Bisnis.com, JAKARTA — Volatilitas rupiah yang tengah terjadi tidak hanya merugikan dunia usaha, tetapi turut memberikan keuntungan yang kompetitif yang dapat dimanfaatkan.
Sekretaris Kementerian Koordinator Bidang Perekonomian Susiwijono Moegiarso menekankan bahwa memang volatilitas rupiah yang terjadi saat ini tidak terlepas dari dinamika global yang dipengaruhi geopolitik.
Belum lagi, ketegangan perdagangan, serta kebijakan moneter, khususnya dari AS, yang memberikan dampak terhadap pasar keuangan, termasuk fluktuasi nilai tukar.
“Dampaknya bagi dunia usaha, volatilitas rupiah dapat mempengaruhi biaya produksi, terutama bagi sektor yang bergantung pada bahan baku impor,” ujarnya kepada Bisnis, dikutip pada Minggu (11/5/2025).

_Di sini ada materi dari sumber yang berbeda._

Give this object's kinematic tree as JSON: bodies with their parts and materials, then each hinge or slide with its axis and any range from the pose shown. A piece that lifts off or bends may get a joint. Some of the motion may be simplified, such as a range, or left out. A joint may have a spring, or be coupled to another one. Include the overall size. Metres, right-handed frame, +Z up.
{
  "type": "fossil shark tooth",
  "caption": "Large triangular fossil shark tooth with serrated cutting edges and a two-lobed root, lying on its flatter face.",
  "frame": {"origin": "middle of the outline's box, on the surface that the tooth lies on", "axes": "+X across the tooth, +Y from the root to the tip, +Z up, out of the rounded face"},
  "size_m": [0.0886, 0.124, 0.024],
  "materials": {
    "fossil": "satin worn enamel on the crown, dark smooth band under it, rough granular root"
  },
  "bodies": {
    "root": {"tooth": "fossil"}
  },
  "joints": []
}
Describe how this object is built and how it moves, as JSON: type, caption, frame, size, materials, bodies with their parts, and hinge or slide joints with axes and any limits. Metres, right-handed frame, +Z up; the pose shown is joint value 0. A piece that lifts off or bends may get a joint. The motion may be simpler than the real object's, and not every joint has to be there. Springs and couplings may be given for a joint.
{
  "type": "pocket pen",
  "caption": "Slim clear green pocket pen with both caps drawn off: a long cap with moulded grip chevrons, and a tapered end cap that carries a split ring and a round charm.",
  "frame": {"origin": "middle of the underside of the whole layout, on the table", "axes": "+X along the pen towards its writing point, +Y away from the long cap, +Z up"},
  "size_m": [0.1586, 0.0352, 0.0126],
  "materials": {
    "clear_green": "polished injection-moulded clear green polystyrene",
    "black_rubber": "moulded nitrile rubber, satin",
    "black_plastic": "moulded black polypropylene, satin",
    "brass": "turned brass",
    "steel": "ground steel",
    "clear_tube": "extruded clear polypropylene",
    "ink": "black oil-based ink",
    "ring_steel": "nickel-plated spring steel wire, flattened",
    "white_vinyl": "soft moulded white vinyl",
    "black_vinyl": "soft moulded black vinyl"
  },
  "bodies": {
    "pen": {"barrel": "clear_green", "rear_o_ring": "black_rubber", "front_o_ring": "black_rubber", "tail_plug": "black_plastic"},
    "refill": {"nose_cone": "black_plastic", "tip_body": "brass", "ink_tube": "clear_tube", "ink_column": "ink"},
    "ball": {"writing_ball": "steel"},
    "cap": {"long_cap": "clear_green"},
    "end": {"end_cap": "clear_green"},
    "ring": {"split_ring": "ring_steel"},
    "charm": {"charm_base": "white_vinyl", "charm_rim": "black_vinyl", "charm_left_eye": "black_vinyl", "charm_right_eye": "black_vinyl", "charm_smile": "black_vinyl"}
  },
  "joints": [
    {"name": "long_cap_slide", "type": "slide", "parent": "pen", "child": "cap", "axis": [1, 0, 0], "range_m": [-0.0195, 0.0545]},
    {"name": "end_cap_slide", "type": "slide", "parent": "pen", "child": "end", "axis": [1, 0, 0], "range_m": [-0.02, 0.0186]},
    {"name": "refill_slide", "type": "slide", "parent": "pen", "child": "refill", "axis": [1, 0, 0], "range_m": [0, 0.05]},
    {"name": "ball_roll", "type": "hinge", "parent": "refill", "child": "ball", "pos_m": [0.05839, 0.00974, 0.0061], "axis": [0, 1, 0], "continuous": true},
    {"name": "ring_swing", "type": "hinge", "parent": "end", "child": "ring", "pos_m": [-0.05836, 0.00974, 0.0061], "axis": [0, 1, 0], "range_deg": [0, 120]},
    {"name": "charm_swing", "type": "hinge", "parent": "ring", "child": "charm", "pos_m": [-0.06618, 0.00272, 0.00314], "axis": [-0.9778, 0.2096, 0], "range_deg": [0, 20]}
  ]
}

Selain itu, volatilitas nilai tukar juga dapat meningkatkan biaya pembiayaan atau pinjaman bagi perusahaan yang memiliki utang dalam mata uang asing sehingga mempengaruhi cash flow bisnis.
Di sisi lain, bagi usaha/sektor ekspor, pelemahan alias depresiasi rupiah dapat memberikan keuntungan kompetitif. Dari sisi keuntungan, produk-produk Indonesia menjadi lebih terjangkau di pasar internasional, yang dapat mendorong peningkatan ekspor dan memperbaiki kinerja sektor perdagangan.
Baca Juga
“Hal ini tentu menjadi peluang, terutama bagi perusahaan yang berorientasi ekspor, untuk meningkatkan daya saing mereka,” tutur Susi.

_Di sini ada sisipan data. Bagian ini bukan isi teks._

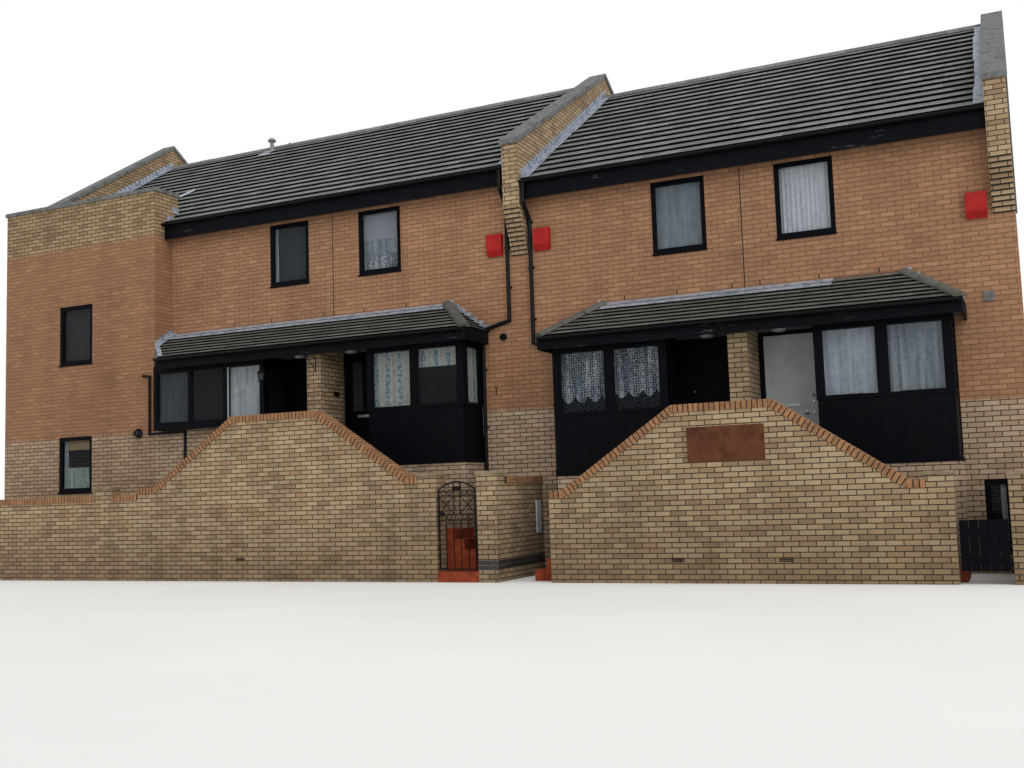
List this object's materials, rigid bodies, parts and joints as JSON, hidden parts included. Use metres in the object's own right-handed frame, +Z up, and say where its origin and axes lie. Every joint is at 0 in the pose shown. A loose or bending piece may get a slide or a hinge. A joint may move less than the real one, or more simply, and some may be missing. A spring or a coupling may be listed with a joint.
{
  "type": "terraced house row",
  "caption": "Brick terraced house row with timber bays, raised porches, twin stairs behind curved garden walls, gates and tiled roofs.",
  "frame": {"origin": "middle of the row's footprint at the ground", "axes": "+X along the street front towards the lower pair of houses, +Y from the street into the houses, +Z up"},
  "size_m": [19.775, 10.805, 10.4757],
  "materials": {
    "concrete": "rough",
    "floor_boards": "matt",
    "buff_brick": "rough",
    "orange_brick": "rough",
    "dark_coping": "rough",
    "roof_tile": "matt",
    "black_paint": "painted, satin",
    "black_plastic": "satin",
    "glass": "clear",
    "grey_paint": "painted, satin",
    "edge_brick": "rough",
    "red_concrete": "matt",
    "stone": "rough",
    "black_iron": "satin",
    "red_plastic": "satin",
    "white_plastic": "satin"
  },
  "bodies": {
    "house_row": {"ground_floor": "concrete", "upper_floors": "floor_boards", "left_gable_wall": "buff_brick", "mid_party_wall": "orange_brick", "end_party_wall": "orange_brick", "wall_copings": "dark_coping", "block_front_wall": "buff_brick", "block_side_wall": "orange_brick", "block_coping": "dark_coping", "left_front_lower_wall": "buff_brick", "left_front_upper_wall": "orange_brick", "right_front_lower_wall": "buff_brick", "right_front_upper_wall": "orange_brick", "left_rear_wall": "orange_brick", "right_rear_wall": "orange_brick", "left_roof": "roof_tile", "right_roof": "roof_tile", "ridge_tiles": "roof_tile", "fascia_boards": "black_paint", "gutters": "black_plastic", "downpipes": "black_plastic", "left_bay_frames": "black_paint", "right_bay_frames": "black_paint", "bay_panels": "black_paint", "bay_glass": "glass", "left_bay_roof": "roof_tile", "right_bay_roof": "roof_tile", "porch_piers": "buff_brick", "door_frames": "black_paint", "window_frames": "black_paint", "window_glass": "glass", "left_stair_wall": "buff_brick", "right_stair_wall": "buff_brick", "stair_copings": "edge_brick", "left_steps": "red_concrete", "right_steps": "red_concrete", "garden_walls": "buff_brick", "garden_copings": "stone", "gate_pintles": "black_iron", "alarm_boxes": "red_plastic", "wall_lights": "white_plastic"},
    "left_house_1_door_leaf": {"left_house_1_door": "black_paint"},
    "left_house_2_door_leaf": {"left_house_2_door": "black_paint"},
    "right_house_1_door_leaf": {"right_house_1_door": "black_paint"},
    "right_house_2_door_leaf": {"right_house_2_door": "grey_paint"},
    "iron_gate_leaf": {"iron_gate": "black_iron"},
    "boarded_gate_leaf": {"boarded_gate": "black_paint"}
  },
  "joints": [
    {"name": "left_house_1_door_hinge", "type": "hinge", "parent": "house_row", "child": "left_house_1_door_leaf", "pos_m": [-2.0065, -3.4545, 2.9], "axis": [0, 0, -1], "range_deg": [0, 90]},
    {"name": "left_house_2_door_hinge", "type": "hinge", "parent": "house_row", "child": "left_house_2_door_leaf", "pos_m": [-1.5785, -3.4545, 2.9], "axis": [0, 0, 1], "range_deg": [0, 90]},
    {"name": "right_house_1_door_hinge", "type": "hinge", "parent": "house_row", "child": "right_house_1_door_leaf", "pos_m": [5.6885, -3.4545, 2.6], "axis": [0, 0, -1], "range_deg": [0, 90]},
    {"name": "right_house_2_door_hinge", "type": "hinge", "parent": "house_row", "child": "right_house_2_door_leaf", "pos_m": [6.1165, -3.4545, 2.6], "axis": [0, 0, 1], "range_deg": [0, 90]},
    {"name": "iron_gate_hinge", "type": "hinge", "parent": "house_row", "child": "iron_gate_leaf", "pos_m": [1.943, -5.3375, 0.8], "axis": [0, 0, 1], "range_deg": [0, 90]},
    {"name": "boarded_gate_hinge", "type": "hinge", "parent": "house_row", "child": "boarded_gate_leaf", "pos_m": [9.4955, -5.3375, 0.5], "axis": [0, 0, 1], "range_deg": [0, 90]}
  ]
}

Melihat sisi lainnya, secara umum volatilitas rupiah adalah salah satu faktor yang turut mempengaruhi inflasi dan daya beli masyarakat.

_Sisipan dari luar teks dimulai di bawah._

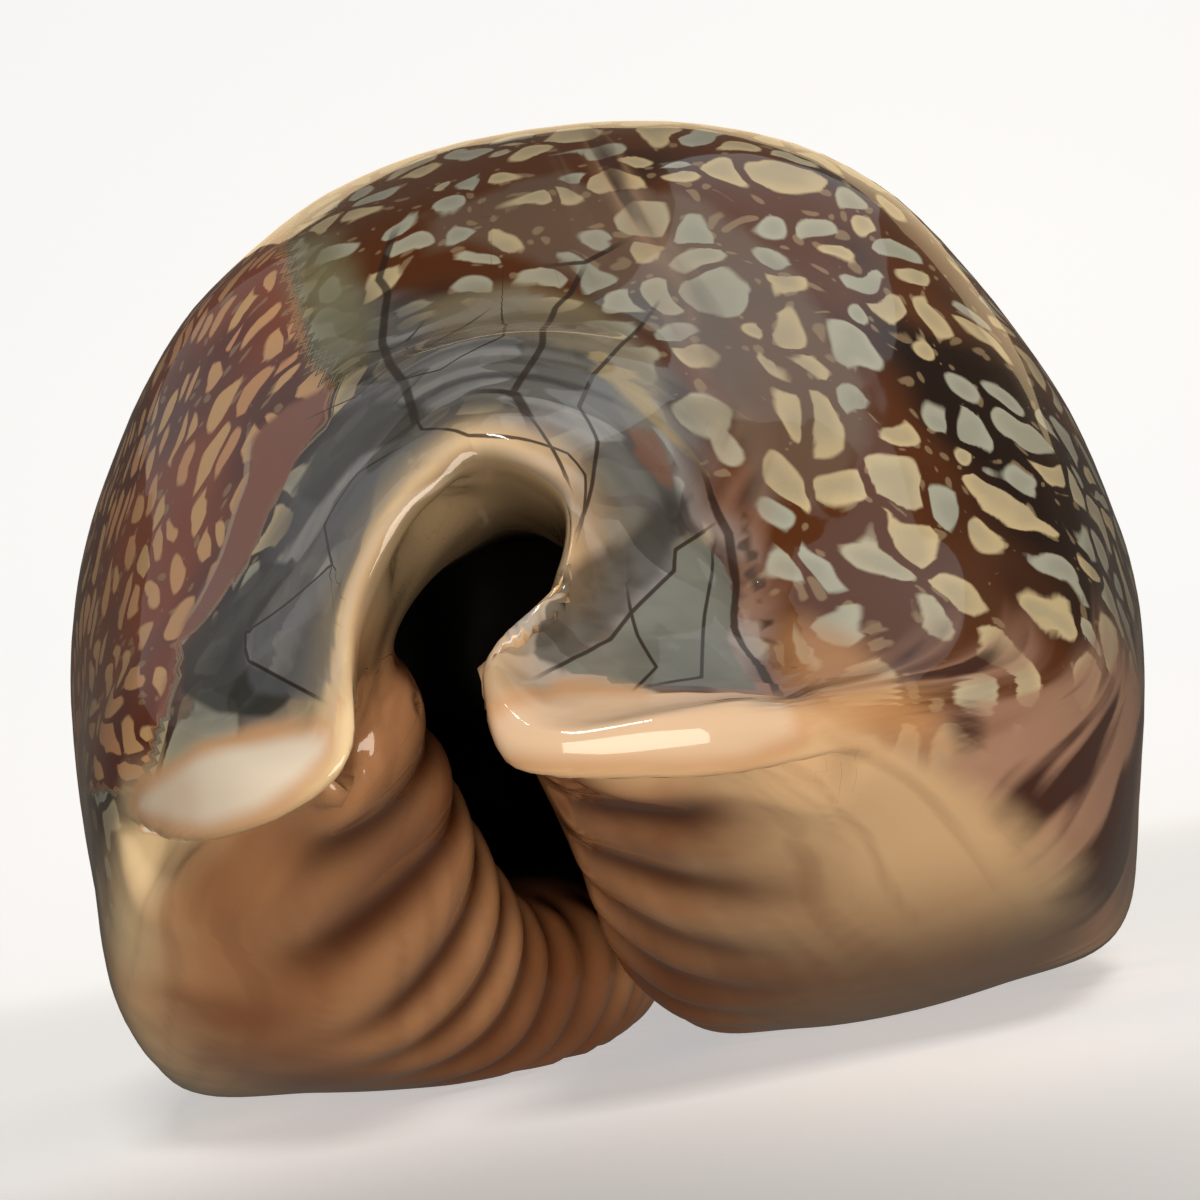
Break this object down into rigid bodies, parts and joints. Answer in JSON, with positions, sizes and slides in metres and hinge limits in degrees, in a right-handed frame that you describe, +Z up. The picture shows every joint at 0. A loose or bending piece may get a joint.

Di mana ketika rupiah melemah, harga barang impor cenderung naik, yang dapat menyebabkan inflasi domestik.
“Kemenko Perekonomian bersama Bank Indonesia dan K/L terkait lainnya senantiasa melakukan koordinasi untuk memastikan bahwa inflasi tetap terjaga dan terkendali,” lanjutnya.
Adapun, volatilitas diperkirakan masih akan terjadi, terlbih akibat repatriasi dividen di bulan Mei dan siklus puncak pembayaran utang luar negeri di bulan Juni berpotensi menambah tekanan jangka pendek terhadap rupiah.
Kepala Ekonom PT Bank Permata Tbk. (BNLI) Josua Pardede memprediksikan rupiah akan berada di kisaran Rp16.400 per dolar AS hingga Rp16.600 per dolar AS pada akhir semester I/2025.
“Dengan fluktuasi dipengaruhi oleh sentimen pasar global, hasil FOMC Juni, dan realisasi arus modal portofolio,” tuturnya.
Menurut pemberitaan Bisnis dalam sepekan terakhir, rupiah dibuka menguat ke posisi Rp16.429 per dolar Amerika Serikat (AS) pada perdagangan Senin (5/5/2025). Kemudian rupiah ditutup melemah pada perdagangan akhir pekan, Jumat (9/5/2025) pada level Rp16.520 per dolar AS.